El “buen hombre”, dueño del labrador y protector del zorro, interpretado por Santiago Lozano, facilita los movimientos entre los animales, manteniéndose en un rol secundario a pesar de estar siempre presente. Otro personaje, a cargo de Pedro Raimondi, anuncia y comenta a modo de juglar y coreuta singular el desarrollo escénico en canciones -de afinación un tanto forzada por momentos- que sirven de enlace entre escenas.
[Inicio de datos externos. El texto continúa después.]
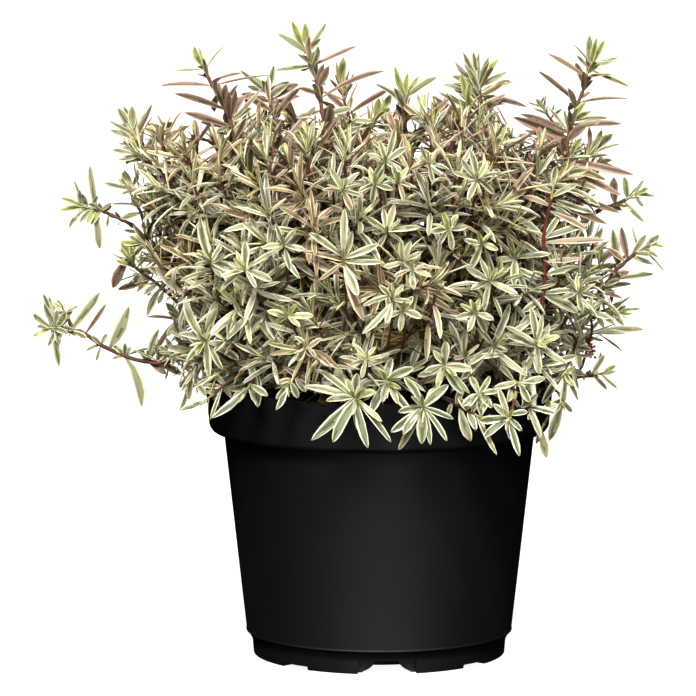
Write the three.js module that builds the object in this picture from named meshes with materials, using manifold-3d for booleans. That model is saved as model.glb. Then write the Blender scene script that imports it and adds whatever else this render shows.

La participación de los personajes humanos es subsidiaria aquí del protagonismo de los animales. Desde la óptica de los espectadores también lo es la de los titiriteros -Gerardo Porión y Daniela Fiorentino-, tan a la vista como el perro y el zorro. Pero claro, ello ocurre porque despliegan la habilidad necesaria para que la atención del espectador se centre en el rostro y los movimientos de los animales que manipulan, también de aquellos que aparecen incidentalmente en torno a los dos en que se centra la acción.
El zorro, de mirada intensa, no muestra la gama gestual del labrador, sino que se expresa en la manipulación de Daniela Fiorentino a través de su ligereza corporal, a veces huidiza y reticente, como corresponde a un animal ajeno a la domesticación.
La vuelta de página que representa el envejecimiento del labrador aparece de modo un tanto repentino. Impone un giro que precipita un final inevitable, al que, sin embargo, resignifica la reaparición del zorro con zorra y zorritos para corretear bajo un cielo con nueva estrella.
La música de Fernando Nazar pone un tono de épica casi cinematográfica al desplazamiento lúdico de los personajes. El perro labrador no necesita de palabras para despertar complicidades y emociones, en una conjunción de destrezas escénicas que suman el diseño por el que lo hizo nacer Inés Sceppacuercia y la vitalidad elocuente que le impone la manipulación de Porión, con la inteligente dirección de Fiorentino y la sensibilidad de Gorlero para hacerlo protagonista de la historia.
Porque es, al fin y al cabo, ni más ni menos que la historia de un perro, de lo que busca y encuentra en su vida perruna. Pero es también referencia para la humana, al menos en la lectura que hacemos de ella. Una vida simple, en la que no hay grandes contradicciones, sino la fuerza de emociones puras: alegría, por momentos tristeza, alguna ansiedad, una pizca de temor, requerimiento de afecto. En ese sentido enlaza la obra con la profunda empatía que experimentan muchos niños y niñas con los animales, a la que saben responder con particular calidad los perros.
Pablo Gorlero resalta en su puesta en escena a través de la sencilla anécdota del vínculo casual con el zorro un recorte esencial: la capacidad de dar y recibir afecto del labrador. Y eso es lo que celebran los chicos del público, que de alguna manera se sienten seguramente reivindicados en esa necesidad vital.